In 1964, by one of those unplanned quirks of the calendar, not only were the Australians in Swansea in the first week of August, but so was the National Eisteddfod. And not simply in Swansea, but in St Helen’s as well.

Walking around the Maes that day, but with a new-fangled transistor radio to keep in contact with the cricket, was a youthful Rhodri Morgan. There was no prouder Welshman, or more dedicated sports fan, and his description, to me, of the mounting excitement, as the noise of the cricket crowd washed over the eisteddfod field was entirely memorable.

Fans celebrating the victory in Swansea against the Australians in August 1964.

There, in one compressed moment of time, there was a conjunction of sporting achievement and national identity which sums up the experience of being a follower of Glamorgan.

Just one final postscript: today’s international players live out their inevitably-short careers on the global stage. Quite rightly, they need to make the most of those chances, and the livelihoods they support. Their young families have contemporary expectations of involvement in the lives of both parents.

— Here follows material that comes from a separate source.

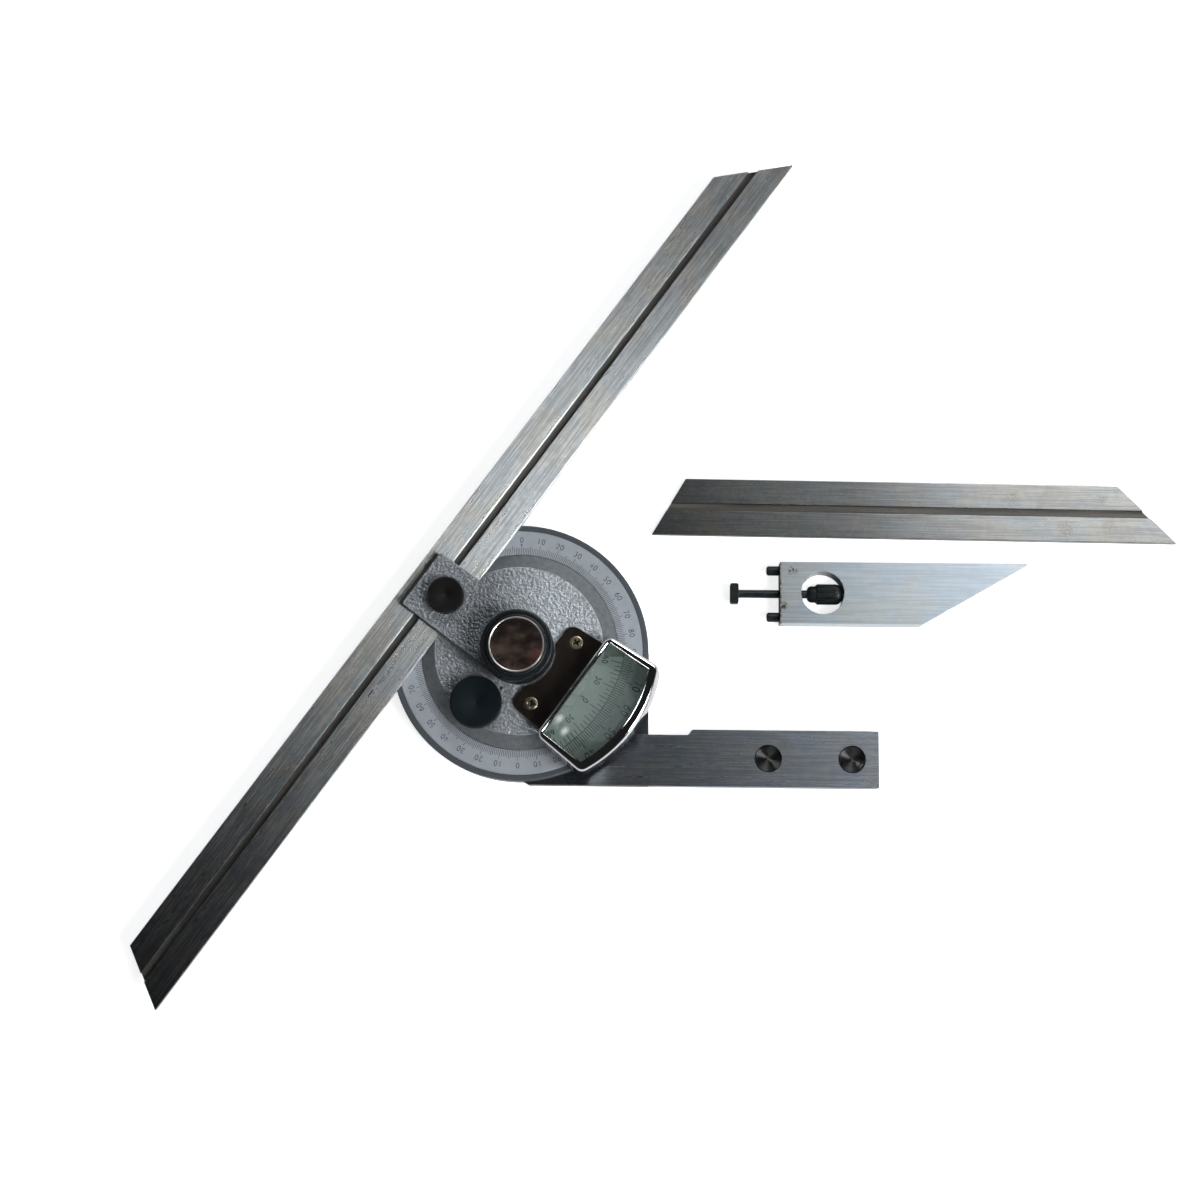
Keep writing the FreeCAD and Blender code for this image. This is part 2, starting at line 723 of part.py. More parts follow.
def make_bracket():
    """Bracket plate of the magnifier, with a round bite that clears the hub."""
    body = new_body("magnifier_bracket")
    sketch = new_sketch(body, "outline", height="plateau_top")
    polygon(sketch, [("bracket_inner", "magnifier_side - bracket_inner_half"),
                     ("bracket_outer", "magnifier_side - bracket_outer_half"),
                     ("bracket_outer", "magnifier_side + bracket_outer_half"),
                     ("bracket_inner", "magnifier_side + bracket_inner_half")])
    pad(body, sketch, "bracket_thickness")
    soften(body, "Fillet", "bracket_corner", upright_at(
        size("bracket_inner"), size("bracket_inner_half"), size("magnifier_side")))
    sketch = new_sketch(body, "bite", height="bracket_top")
    circle(sketch, "0", "0", "bracket_arc")
    pocket(body, sketch)
    cusp = math.sqrt(size("bracket_arc") ** 2 - size("bracket_inner") ** 2)
    soften(body, "Fillet", "bracket_cusp", upright_at(size("bracket_inner"), cusp))
    sketch = new_sketch(body, "screw_holes", height="bracket_top")
    for level in BRACKET_SCREWS:
        circle(sketch, "bracket_screw_distance", level, "bracket_head_radius")
    pocket(body, sketch, "bracket_thickness - bracket_web")
    sketch = new_sketch(body, "screw_shanks", height="bracket_top")
    for level in BRACKET_SCREWS:
        circle(sketch, "bracket_screw_distance", level, "screw_radius")
    pocket(body, sketch)
    place(body, turn="turret_turn")
    return body


def make_hood():
    """Chromed frame of the magnifier: an open box that flares downwards, with a lip."""
    body = new_body("magnifier_frame")
    sketch = new_sketch(body, "outline", height="hood_top")
    fan(sketch, "hood_inner", "hood_inner_half", "hood_outer_half", "hood_radius")
    block = pad(body, sketch, "hood_top - hood_bottom")
    block.Reversed = True
    bind(block, TaperAngle="hood_flare")
    doc.recompute()
    soften(body, "Fillet", "hood_corner", upright)
    top = size("hood_top")
    soften(body, "Fillet", "hood_edge", lambda edge: edge.BoundBox.ZMin > top - 0.01)
    sketch = new_sketch(body, "cavity", height="hood_bottom")
    fan(sketch, "hood_inner + hood_wall", "hood_inner_half - hood_wall",
        "hood_outer_half - hood_wall", "hood_radius - hood_wall")
    pocket(body, sketch, "lens_seat - hood_bottom", upwards=True)
    sketch = new_sketch(body, "window", height="hood_top")
    fan(sketch, "pane_inner", "pane_inner_half", "pane_outer_half", "pane_radius")
    pocket(body, sketch)
    turn_profile(body, "turret_room", [
        ("0", "0"), ("ring_inner + room_play", "0"),
        ("ring_inner + room_play", "bracket_top"), ("0", "bracket_top")], kind="Groove")
    place(body, turn="turret_turn")
    return body


def make_lens():
    """Thick lens, round on both faces, cut to the shape of the frame."""
    body = doc.addObject("PartDesign::Body", "LensOutline")
    sketch = new_sketch(body, "outline", height="lens_seat - lens_blank")
    fan(sketch, "pane_inner + lens_play", "pane_inner_half - lens_play",
        "pane_outer_half - lens_play", "pane_radius - lens_play")
    pad(body, sketch, "2 * lens_blank")
    balls = []
    for name, height in (("LensUpper", "lens_seat - lens_sunk - lens_drop"),
                         ("LensLower", "lens_seat - lens_edge + lens_sunk + lens_drop")):
        ball = doc.addObject("Part::Sphere", name)
        bind(ball, Radius="lens_curve")
        place(ball, x="lens_middle", y="magnifier_side", z=height)
        balls.append(ball)
    lens = doc.addObject("Part::MultiCommon", "Lens")
    lens.Shapes = [body] + balls
    place(lens, turn="turret_turn")
    return keep(lens, "magnifier_lens")


def make_attachment():
    """Acute angle attachment: plate with a round window, pins, T bolt and nut."""
    def on_plate(thing, x="0", y="0", z="0"):
        place(thing, x="plate_x + " + x, y="plate_y + " + y, z=z)
    body = new_body("attachment_plate")
    sketch = new_sketch(body, "outline")
    slant = "plate_width / tan(plate_point * 1deg)"
    polygon(sketch, [("0", "0"), ("plate_length", "0"),
                     ("plate_length - " + slant, "-plate_width"), ("0", "-plate_width")])
    pad(body, sketch, "plate_thickness")
    sketch = new_sketch(body, "window")
    circle(sketch, "window_distance", "-plate_width / 2", "window_radius")
    pocket(body, sketch, upwards=True)
    sketch = new_sketch(body, "bolt_bore", "YZ_Plane")
    circle(sketch, "-plate_width / 2", "axis_height", "bolt_radius + small_play")
    pocket(body, sketch, "window_distance", upwards=True)
    sketch = new_sketch(body, "pin_bores", "YZ_Plane")
    for side in ("0.5", "-0.5"):
        circle(sketch, "-plate_width / 2 + %s * seat_pitch" % side, "axis_height", "pin_radius")
    pocket(body, sketch, "pin_bury", upwards=True)
    on_plate(body)

    level = "-plate_width / 2"
    pins = []
    for number, side in enumerate(("0.5", "-0.5")):
        pin = doc.addObject("Part::Cylinder", "Pin%d" % number)
        bind(pin, Radius="pin_radius", Height="pin_reach + pin_bury - pin_bevel")
        tip = doc.addObject("Part::Cone", "PinTip%d" % number)
        bind(tip, Radius1="pin_radius", Radius2="pin_radius - pin_bevel", Height="pin_bevel")
        for thing, flip in ((pin, 90), (tip, -90)):
            thing.Placement = FreeCAD.Placement(
                ORIGIN, FreeCAD.Rotation(FreeCAD.Vector(0, 1, 0), flip))
            thing.setExpression("Placement.Base.x", bound("pin_bevel - pin_reach"))
            thing.setExpression(
                "Placement.Base.y", bound("%s + %s * seat_pitch" % (level, side)))
            thing.setExpression("Placement.Base.z", bound("axis_height"))
        pins.append(fuse("PinWhole%d" % number, pin, tip))
    on_plate(group("attachment_pins", pins))

    bolt = new_body("attachment_bolt")
    sketch = new_sketch(bolt, "head", "YZ_Plane", "-bolt_head_start")
    half, tall = "bolt_head_width / 2", "bolt_head_height / 2"
    polygon(sketch, [("-" + half, "-" + tall), (half, "-" + tall), (half, tall), ("-" + half, tall)])
    pad(bolt, sketch, "bolt_head_length")
    soften(bolt, "Fillet", "bolt_corner", upright)
    sketch = new_sketch(bolt, "shank", "YZ_Plane", "-bolt_head_start")
    circle(sketch, "0", "0", "bolt_radius")
    pad(bolt, sketch, "bolt_head_start + bolt_bury")
    on_plate(bolt, y="(%s)" % level, z="axis_height")

    nut = new_body("attachment_nut")
    sketch = new_sketch(nut, "section", "XY_Plane")
    end = "nut_start + nut_length"
    waist = "nut_start + nut_collar"
    hole = "bolt_radius + journal_play"
    deep = "nut_start + nut_length - nut_wall"
    polygon(sketch, [
        ("nut_start", hole), ("nut_start", "nut_collar_radius - nut_lead_depth"),
        ("nut_start + nut_lead", "nut_collar_radius"), (waist, "nut_collar_radius"),
        (waist, "nut_radius"), ("%s - nut_round" % end, "nut_radius"),
        ("%s - nut_cheek" % end, "nut_radius - nut_cheek"),
        (end, "nut_radius - nut_round"), (end, "0"), (deep, "0"), (deep, hole)])
    feature = nut.newObject("PartDesign::Revolution", "nut_turned")
    feature.Profile = sketch
    feature.ReferenceAxis = (sketch, ["H_Axis"])
    feature.Angle = 360
    doc.recompute()
    on_plate(nut, y="(%s)" % level, z="axis_height")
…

The days of protracted tours, to every part of the country, are over. Yet that does not mean that all is to be lost.

If this is the England and Wales cricket board, then surely some priority might be attached to ensuring that Wales sees its share of international visitors. Wouldn’t it be great if the schedule for international tours included a warm-up match ahead of the Test, ODI or T20 series – that ‘extra Test’  against Glamorgan.

Of course, the best result would be a fixture with the full Test playing squad, but these days visitors come in many different forms – A sides, Academy sides, youth sides. Welsh cricket watchers deserve our chance to see the best from around the world. And then, there would be a second edition of this excellent volume for nostalgic Glamorgan watchers everywhere to enjoy.

Mark Drakeford was First Minister of Wales from 2018 to 2024. He joined the Labour party in 1974. He has been a member of Glamorgan County Cricket Club since 1970.